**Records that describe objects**
* BEGIN *

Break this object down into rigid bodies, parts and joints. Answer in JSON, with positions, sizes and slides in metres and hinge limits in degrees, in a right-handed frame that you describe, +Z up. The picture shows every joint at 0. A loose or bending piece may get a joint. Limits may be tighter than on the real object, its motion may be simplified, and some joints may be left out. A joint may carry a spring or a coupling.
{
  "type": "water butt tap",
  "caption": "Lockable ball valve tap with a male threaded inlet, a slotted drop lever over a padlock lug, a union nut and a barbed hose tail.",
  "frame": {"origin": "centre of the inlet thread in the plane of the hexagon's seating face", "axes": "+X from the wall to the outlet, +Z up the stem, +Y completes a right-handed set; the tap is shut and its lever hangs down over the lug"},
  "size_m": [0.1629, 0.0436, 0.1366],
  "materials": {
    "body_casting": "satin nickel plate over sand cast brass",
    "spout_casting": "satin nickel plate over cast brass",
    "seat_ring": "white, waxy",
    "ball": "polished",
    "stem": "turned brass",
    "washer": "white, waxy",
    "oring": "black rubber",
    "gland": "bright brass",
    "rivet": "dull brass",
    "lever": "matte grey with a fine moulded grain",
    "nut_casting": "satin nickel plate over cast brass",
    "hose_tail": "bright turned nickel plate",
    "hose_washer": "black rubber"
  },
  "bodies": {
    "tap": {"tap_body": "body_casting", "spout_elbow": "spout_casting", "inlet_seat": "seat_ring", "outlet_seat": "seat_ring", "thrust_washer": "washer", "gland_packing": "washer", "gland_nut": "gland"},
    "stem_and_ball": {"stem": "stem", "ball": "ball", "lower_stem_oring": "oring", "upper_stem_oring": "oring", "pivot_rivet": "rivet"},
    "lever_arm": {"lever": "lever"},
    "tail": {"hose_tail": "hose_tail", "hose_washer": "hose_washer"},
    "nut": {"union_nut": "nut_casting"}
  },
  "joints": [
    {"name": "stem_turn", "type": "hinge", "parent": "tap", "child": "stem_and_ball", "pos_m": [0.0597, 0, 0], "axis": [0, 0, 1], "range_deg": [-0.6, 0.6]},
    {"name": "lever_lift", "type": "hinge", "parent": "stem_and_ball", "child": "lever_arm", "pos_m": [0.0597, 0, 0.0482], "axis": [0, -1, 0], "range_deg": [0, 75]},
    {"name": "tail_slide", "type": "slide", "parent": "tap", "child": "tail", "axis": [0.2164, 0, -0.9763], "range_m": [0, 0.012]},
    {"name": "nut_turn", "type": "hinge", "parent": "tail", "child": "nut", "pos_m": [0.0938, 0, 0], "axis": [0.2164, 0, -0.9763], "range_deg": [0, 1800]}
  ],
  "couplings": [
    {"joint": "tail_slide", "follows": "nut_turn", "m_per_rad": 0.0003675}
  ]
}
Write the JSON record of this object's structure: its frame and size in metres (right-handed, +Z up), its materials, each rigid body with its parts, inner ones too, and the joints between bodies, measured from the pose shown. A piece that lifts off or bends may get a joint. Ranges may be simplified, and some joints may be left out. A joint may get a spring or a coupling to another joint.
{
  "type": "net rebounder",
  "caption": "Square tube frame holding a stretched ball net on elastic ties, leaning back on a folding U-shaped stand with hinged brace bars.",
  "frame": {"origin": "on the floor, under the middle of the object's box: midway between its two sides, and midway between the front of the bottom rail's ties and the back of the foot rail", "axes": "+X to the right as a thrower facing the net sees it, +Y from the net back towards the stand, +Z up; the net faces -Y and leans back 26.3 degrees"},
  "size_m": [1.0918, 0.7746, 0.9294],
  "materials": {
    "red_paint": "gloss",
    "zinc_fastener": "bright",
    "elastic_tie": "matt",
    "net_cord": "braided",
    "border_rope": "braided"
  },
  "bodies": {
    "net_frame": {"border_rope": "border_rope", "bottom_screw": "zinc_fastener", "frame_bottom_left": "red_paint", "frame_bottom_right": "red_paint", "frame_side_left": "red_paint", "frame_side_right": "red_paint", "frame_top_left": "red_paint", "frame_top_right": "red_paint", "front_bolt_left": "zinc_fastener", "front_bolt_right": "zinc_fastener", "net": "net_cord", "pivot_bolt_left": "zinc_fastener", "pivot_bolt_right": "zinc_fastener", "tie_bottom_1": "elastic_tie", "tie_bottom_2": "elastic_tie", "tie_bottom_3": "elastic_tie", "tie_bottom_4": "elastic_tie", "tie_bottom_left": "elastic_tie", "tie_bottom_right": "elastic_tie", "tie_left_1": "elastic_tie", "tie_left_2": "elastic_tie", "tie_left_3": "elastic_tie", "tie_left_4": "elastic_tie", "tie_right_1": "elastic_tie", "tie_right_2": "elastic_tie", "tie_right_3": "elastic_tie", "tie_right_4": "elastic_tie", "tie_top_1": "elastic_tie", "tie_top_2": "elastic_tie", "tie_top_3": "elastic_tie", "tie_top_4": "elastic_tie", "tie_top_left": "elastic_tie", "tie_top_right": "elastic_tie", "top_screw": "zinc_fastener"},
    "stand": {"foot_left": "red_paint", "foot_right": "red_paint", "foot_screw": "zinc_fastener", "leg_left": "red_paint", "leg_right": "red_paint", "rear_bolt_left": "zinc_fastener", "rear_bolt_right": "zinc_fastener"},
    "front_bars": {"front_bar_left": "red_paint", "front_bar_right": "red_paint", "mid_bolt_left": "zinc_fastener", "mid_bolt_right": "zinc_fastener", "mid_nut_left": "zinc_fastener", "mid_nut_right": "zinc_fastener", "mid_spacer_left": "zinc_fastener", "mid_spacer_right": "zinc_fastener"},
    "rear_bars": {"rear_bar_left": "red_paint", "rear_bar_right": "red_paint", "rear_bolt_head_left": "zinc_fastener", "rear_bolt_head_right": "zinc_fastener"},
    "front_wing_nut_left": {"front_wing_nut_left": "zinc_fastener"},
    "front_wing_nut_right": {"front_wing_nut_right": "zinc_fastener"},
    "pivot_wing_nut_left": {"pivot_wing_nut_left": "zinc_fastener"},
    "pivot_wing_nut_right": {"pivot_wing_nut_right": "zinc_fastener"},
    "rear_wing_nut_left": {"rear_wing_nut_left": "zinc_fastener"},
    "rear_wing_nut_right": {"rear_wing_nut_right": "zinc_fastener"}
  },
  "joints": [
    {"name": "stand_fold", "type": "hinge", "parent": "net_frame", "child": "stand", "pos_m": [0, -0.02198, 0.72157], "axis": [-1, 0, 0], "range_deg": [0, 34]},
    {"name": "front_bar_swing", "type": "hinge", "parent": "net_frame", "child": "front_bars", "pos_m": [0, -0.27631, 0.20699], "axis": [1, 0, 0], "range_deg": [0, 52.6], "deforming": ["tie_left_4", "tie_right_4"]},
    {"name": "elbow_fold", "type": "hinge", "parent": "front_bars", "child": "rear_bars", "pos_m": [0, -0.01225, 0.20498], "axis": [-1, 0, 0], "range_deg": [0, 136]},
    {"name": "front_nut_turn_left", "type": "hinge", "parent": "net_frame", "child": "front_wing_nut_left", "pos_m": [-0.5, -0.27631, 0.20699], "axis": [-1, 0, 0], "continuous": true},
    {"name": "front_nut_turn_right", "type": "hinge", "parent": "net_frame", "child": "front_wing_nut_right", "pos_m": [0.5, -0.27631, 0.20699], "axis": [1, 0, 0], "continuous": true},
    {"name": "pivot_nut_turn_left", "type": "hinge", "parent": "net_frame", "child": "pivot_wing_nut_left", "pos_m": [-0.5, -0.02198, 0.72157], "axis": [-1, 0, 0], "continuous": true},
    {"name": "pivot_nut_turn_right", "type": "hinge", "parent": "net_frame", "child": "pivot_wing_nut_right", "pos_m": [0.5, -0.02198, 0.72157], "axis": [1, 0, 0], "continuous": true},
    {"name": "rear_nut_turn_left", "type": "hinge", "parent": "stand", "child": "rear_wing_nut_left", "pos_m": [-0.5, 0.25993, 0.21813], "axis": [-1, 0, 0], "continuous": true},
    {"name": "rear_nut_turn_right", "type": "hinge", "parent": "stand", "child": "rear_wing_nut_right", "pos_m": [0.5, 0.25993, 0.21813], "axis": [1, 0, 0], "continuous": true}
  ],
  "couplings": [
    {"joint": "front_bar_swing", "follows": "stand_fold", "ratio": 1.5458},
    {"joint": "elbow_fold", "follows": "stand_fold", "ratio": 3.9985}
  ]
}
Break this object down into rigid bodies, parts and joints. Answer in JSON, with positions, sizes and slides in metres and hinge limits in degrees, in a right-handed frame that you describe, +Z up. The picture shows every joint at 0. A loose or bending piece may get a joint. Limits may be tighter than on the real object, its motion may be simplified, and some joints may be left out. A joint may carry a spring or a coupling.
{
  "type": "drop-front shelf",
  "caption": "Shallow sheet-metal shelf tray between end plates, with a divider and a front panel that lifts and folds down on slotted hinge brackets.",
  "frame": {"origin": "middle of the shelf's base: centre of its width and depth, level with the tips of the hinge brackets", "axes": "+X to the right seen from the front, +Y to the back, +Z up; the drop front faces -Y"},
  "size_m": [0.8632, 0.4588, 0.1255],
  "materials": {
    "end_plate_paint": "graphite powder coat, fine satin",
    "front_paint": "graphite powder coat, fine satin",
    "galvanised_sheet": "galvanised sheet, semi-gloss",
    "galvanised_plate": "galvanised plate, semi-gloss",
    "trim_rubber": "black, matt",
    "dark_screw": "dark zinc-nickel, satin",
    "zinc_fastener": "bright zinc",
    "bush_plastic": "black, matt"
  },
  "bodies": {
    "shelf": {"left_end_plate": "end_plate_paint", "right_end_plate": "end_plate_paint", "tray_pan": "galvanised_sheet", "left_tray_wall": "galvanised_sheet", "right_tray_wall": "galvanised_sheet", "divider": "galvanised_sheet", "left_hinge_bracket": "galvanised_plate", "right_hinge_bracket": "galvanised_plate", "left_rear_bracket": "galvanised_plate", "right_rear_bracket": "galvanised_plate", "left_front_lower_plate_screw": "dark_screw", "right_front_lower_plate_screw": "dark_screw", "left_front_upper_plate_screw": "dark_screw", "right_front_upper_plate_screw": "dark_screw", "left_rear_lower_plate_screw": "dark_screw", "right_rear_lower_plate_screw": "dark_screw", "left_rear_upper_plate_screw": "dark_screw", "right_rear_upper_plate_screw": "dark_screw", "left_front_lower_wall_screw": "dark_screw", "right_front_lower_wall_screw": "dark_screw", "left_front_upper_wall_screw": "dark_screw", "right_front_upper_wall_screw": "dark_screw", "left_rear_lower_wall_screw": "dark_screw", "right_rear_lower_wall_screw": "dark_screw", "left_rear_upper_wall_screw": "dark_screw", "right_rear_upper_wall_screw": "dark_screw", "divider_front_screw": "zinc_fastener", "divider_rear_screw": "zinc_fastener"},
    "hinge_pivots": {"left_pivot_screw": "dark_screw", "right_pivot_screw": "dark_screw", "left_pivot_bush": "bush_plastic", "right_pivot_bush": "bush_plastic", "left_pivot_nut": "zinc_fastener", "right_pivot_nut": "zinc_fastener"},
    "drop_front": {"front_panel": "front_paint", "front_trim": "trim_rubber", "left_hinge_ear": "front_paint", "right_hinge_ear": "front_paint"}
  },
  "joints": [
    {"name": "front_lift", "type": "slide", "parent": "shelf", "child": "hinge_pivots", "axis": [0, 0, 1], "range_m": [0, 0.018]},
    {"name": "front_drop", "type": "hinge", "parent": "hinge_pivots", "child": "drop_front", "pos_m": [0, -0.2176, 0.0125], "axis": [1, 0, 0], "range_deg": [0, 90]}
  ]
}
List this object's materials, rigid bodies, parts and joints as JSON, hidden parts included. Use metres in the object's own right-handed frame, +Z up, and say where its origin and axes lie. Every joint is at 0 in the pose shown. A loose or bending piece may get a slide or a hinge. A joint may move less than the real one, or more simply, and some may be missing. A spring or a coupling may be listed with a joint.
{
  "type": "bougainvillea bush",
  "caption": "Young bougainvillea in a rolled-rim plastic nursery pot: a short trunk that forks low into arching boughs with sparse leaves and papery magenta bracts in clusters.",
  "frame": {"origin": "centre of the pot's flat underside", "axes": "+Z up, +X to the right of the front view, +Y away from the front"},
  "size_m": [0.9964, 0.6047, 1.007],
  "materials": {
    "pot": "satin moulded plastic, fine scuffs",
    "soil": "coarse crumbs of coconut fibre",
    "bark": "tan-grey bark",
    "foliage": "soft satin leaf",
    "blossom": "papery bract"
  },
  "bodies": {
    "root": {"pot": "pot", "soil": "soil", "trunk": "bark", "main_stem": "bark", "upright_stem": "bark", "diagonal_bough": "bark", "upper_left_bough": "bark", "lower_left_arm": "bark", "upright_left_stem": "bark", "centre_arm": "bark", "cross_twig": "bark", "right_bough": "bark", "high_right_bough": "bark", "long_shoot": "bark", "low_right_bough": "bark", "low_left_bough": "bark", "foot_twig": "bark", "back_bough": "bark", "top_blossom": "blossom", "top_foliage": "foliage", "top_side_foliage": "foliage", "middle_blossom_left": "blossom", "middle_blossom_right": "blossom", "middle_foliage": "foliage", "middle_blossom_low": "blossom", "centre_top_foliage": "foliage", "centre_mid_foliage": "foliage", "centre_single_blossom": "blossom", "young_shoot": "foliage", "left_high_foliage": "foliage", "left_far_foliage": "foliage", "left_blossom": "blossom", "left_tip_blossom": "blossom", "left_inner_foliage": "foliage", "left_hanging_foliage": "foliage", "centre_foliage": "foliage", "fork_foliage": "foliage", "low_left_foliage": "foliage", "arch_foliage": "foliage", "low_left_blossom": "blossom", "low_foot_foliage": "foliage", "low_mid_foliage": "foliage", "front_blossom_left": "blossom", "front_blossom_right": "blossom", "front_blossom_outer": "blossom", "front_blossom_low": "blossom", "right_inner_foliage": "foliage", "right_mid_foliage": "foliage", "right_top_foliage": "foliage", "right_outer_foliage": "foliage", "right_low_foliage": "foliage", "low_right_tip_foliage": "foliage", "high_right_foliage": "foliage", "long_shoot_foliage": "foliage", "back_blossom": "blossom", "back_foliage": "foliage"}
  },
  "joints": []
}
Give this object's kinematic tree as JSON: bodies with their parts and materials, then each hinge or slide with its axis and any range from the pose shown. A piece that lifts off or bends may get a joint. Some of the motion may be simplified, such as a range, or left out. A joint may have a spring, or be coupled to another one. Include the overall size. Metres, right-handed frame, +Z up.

* END *

**The problem**
Go through the records. Copy each line where "shown" appears.

**Complete response**
Write the JSON record of this object's structure: its frame and size in metres (right-handed, +Z up), its materials, each rigid body with its parts, inner ones too, and the joints between bodies, measured from the pose shown. A piece that lifts off or bends may get a joint. Ranges may be simplified, and some joints may be left out. A joint may get a spring or a coupling to another joint.
List this object's materials, rigid bodies, parts and joints as JSON, hidden parts included. Use metres in the object's own right-handed frame, +Z up, and say where its origin and axes lie. Every joint is at 0 in the pose shown. A loose or bending piece may get a slide or a hinge. A joint may move less than the real one, or more simply, and some may be missing. A spring or a coupling may be listed with a joint.
Give this object's kinematic tree as JSON: bodies with their parts and materials, then each hinge or slide with its axis and any range from the pose shown. A piece that lifts off or bends may get a joint. Some of the motion may be simplified, such as a range, or left out. A joint may have a spring, or be coupled to another one. Include the overall size. Metres, right-handed frame, +Z up.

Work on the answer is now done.